I blustered, ummed, aahed and prevaricated, coming up with what seemed at the time reasonable counter-arguments, but on the day the new box arrived from upstart company, coincidentally the 7th day after I'd signed up over the phone, common sense prevailed and convinced me that UPL was right and I sent it straight back again with a recorded delivery letter saying thanks but no thanks, we'll stick with who we were with.
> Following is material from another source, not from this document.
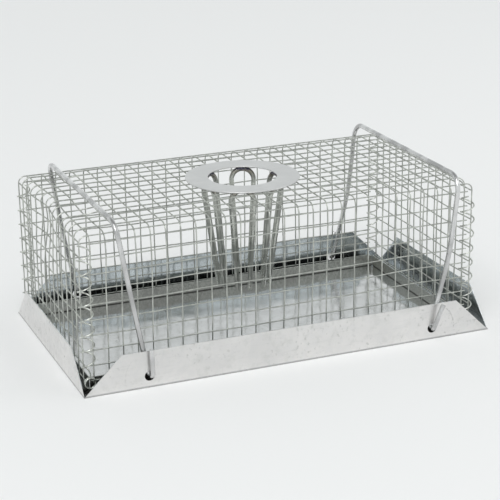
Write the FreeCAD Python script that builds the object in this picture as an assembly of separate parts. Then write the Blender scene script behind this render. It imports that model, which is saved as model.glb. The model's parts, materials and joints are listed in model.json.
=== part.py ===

All well and good, in theory, but we got stuck in the interregnum; the day after I sent that letter we lost the phone, and the internet connection, as new company had hotfooted it to the exchange to gleefully put their grubby mitts all over our communication facilities to the outside world. So there we were, hotels for our long trip to Greece unbooked, and no means to find them; money to be transferred online from bank to bank to help fund our long trip to Greece, and no means to do it; a route map for our long trip to Greece to be found, and no means to find it – I was seriously in the merde. It was of some little comfort that, by dint of excessive use of mobile phone and pleading with original company to return to the fold, the phone came back two days before we left, but the internet? I got a text the day before we were coming back from holiday to say that we had it again.

And that was the end of THAT problem. Alright, we had to pay 50€ for the privilege of rejoining the biggie, but they're not the biggie for nought. As they saying goes, with a winning team, it's not worth changing.